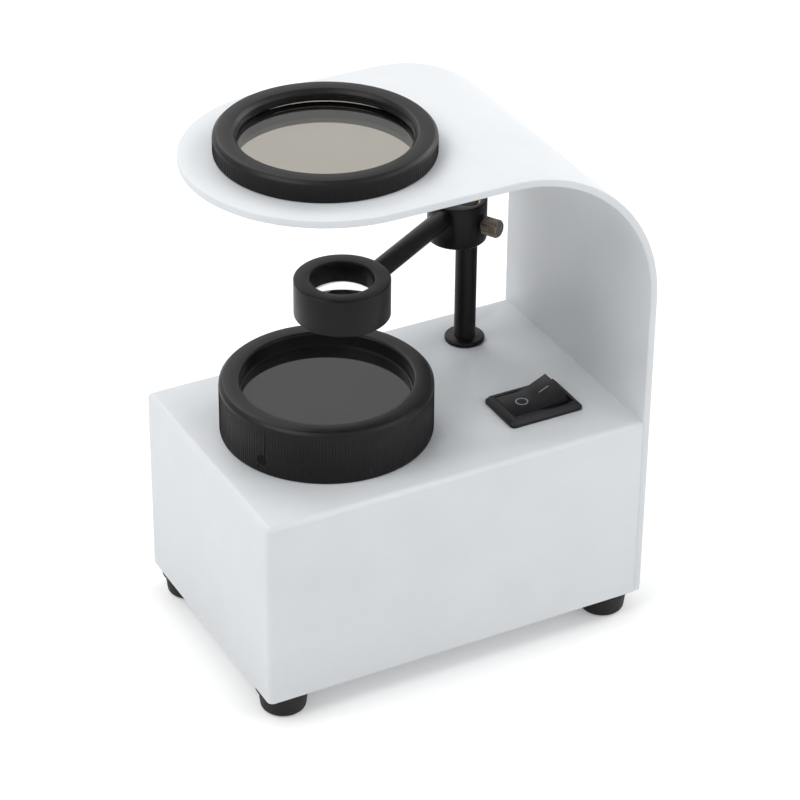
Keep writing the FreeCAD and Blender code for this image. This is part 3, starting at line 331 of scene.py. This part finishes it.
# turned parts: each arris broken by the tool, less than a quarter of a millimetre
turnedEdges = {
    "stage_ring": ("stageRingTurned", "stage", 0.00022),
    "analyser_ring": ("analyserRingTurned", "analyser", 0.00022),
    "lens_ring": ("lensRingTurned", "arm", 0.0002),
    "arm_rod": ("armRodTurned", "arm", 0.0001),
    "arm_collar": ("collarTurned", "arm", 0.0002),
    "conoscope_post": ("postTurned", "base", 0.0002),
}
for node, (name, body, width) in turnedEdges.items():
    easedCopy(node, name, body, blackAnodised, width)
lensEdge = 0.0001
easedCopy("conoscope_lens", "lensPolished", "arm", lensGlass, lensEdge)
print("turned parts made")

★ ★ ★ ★

» **WHAT THIS TASK INVOLVES**: Make an exact copy of all the data.

» **RESPONSE TO THIS EXERCISE**:
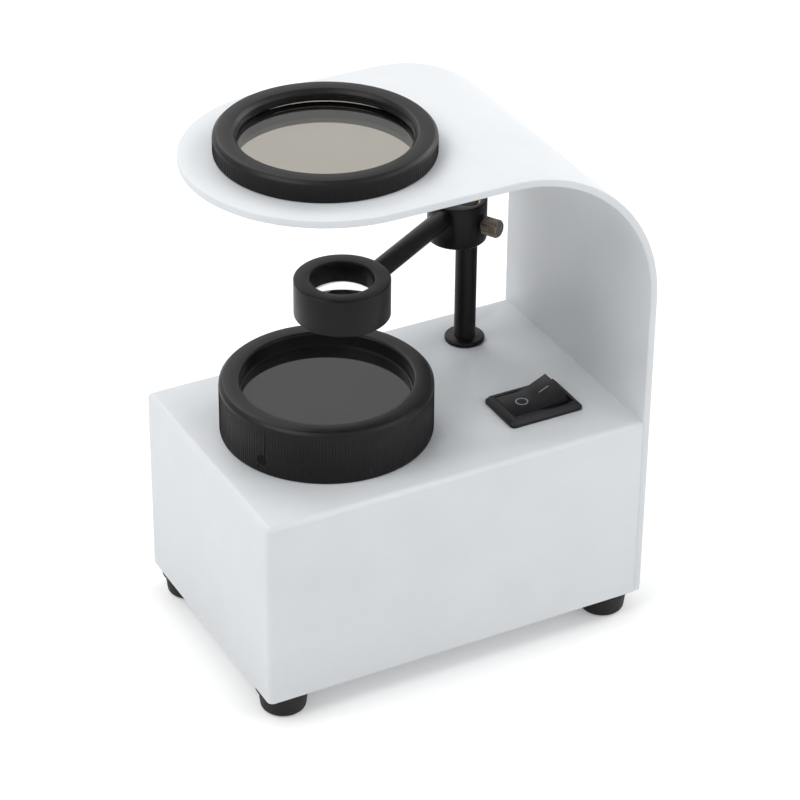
Keep writing the FreeCAD and Blender code for this image. This is part 3, starting at line 331 of scene.py. This part finishes it.
# turned parts: each arris broken by the tool, less than a quarter of a millimetre
turnedEdges = {
    "stage_ring": ("stageRingTurned", "stage", 0.00022),
    "analyser_ring": ("analyserRingTurned", "analyser", 0.00022),
    "lens_ring": ("lensRingTurned", "arm", 0.0002),
    "arm_rod": ("armRodTurned", "arm", 0.0001),
    "arm_collar": ("collarTurned", "arm", 0.0002),
    "conoscope_post": ("postTurned", "base", 0.0002),
}
for node, (name, body, width) in turnedEdges.items():
    easedCopy(node, name, body, blackAnodised, width)
lensEdge = 0.0001
easedCopy("conoscope_lens", "lensPolished", "arm", lensGlass, lensEdge)
print("turned parts made")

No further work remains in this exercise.